# SET EXERCISE
Repeat all of the data precisely.

# RECORDED INFORMATION
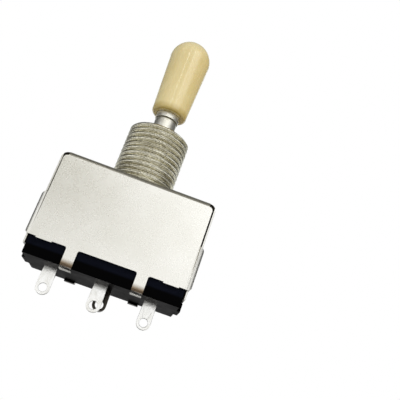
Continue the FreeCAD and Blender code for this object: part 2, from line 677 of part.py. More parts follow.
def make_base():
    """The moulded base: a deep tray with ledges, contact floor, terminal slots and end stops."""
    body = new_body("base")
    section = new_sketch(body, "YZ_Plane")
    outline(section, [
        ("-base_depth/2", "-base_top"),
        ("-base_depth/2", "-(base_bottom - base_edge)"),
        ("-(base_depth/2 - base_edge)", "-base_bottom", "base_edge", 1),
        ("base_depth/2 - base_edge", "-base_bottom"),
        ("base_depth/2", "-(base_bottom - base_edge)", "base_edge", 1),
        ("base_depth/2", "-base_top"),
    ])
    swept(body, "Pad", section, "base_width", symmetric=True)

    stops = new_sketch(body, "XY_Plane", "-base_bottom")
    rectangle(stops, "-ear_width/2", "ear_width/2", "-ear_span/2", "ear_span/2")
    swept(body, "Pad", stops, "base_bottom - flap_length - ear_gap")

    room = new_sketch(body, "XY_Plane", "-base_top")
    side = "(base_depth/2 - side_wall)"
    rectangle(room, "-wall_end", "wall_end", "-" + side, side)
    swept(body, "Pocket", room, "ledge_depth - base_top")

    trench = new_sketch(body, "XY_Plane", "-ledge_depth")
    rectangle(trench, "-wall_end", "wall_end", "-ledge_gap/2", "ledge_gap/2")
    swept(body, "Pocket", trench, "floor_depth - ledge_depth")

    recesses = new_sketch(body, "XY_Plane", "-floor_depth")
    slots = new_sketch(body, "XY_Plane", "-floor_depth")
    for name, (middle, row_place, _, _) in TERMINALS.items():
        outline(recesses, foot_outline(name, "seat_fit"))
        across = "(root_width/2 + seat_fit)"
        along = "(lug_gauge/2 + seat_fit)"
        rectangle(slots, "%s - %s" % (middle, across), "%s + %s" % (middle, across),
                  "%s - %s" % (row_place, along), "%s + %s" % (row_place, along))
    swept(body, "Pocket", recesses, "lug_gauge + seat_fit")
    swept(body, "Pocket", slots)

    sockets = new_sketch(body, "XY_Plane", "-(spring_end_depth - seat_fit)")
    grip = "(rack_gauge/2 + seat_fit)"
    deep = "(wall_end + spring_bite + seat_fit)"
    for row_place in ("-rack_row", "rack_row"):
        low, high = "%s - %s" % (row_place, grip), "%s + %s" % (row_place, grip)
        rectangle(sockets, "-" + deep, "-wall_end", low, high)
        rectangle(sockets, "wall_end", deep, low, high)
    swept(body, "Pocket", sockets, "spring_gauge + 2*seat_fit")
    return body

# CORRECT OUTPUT
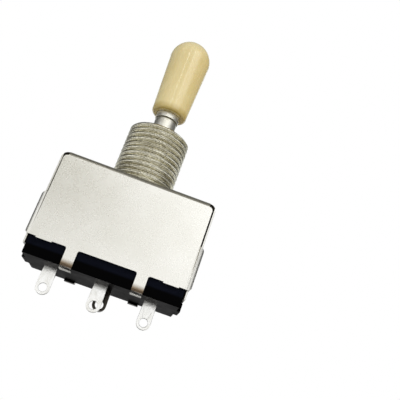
Continue the FreeCAD and Blender code for this object: part 2, from line 677 of part.py. More parts follow.
def make_base():
    """The moulded base: a deep tray with ledges, contact floor, terminal slots and end stops."""
    body = new_body("base")
    section = new_sketch(body, "YZ_Plane")
    outline(section, [
        ("-base_depth/2", "-base_top"),
        ("-base_depth/2", "-(base_bottom - base_edge)"),
        ("-(base_depth/2 - base_edge)", "-base_bottom", "base_edge", 1),
        ("base_depth/2 - base_edge", "-base_bottom"),
        ("base_depth/2", "-(base_bottom - base_edge)", "base_edge", 1),
        ("base_depth/2", "-base_top"),
    ])
    swept(body, "Pad", section, "base_width", symmetric=True)

    stops = new_sketch(body, "XY_Plane", "-base_bottom")
    rectangle(stops, "-ear_width/2", "ear_width/2", "-ear_span/2", "ear_span/2")
    swept(body, "Pad", stops, "base_bottom - flap_length - ear_gap")

    room = new_sketch(body, "XY_Plane", "-base_top")
    side = "(base_depth/2 - side_wall)"
    rectangle(room, "-wall_end", "wall_end", "-" + side, side)
    swept(body, "Pocket", room, "ledge_depth - base_top")

    trench = new_sketch(body, "XY_Plane", "-ledge_depth")
    rectangle(trench, "-wall_end", "wall_end", "-ledge_gap/2", "ledge_gap/2")
    swept(body, "Pocket", trench, "floor_depth - ledge_depth")

    recesses = new_sketch(body, "XY_Plane", "-floor_depth")
    slots = new_sketch(body, "XY_Plane", "-floor_depth")
    for name, (middle, row_place, _, _) in TERMINALS.items():
        outline(recesses, foot_outline(name, "seat_fit"))
        across = "(root_width/2 + seat_fit)"
        along = "(lug_gauge/2 + seat_fit)"
        rectangle(slots, "%s - %s" % (middle, across), "%s + %s" % (middle, across),
                  "%s - %s" % (row_place, along), "%s + %s" % (row_place, along))
    swept(body, "Pocket", recesses, "lug_gauge + seat_fit")
    swept(body, "Pocket", slots)

    sockets = new_sketch(body, "XY_Plane", "-(spring_end_depth - seat_fit)")
    grip = "(rack_gauge/2 + seat_fit)"
    deep = "(wall_end + spring_bite + seat_fit)"
    for row_place in ("-rack_row", "rack_row"):
        low, high = "%s - %s" % (row_place, grip), "%s + %s" % (row_place, grip)
        rectangle(sockets, "-" + deep, "-wall_end", low, high)
        rectangle(sockets, "wall_end", deep, low, high)
    swept(body, "Pocket", sockets, "spring_gauge + 2*seat_fit")
    return body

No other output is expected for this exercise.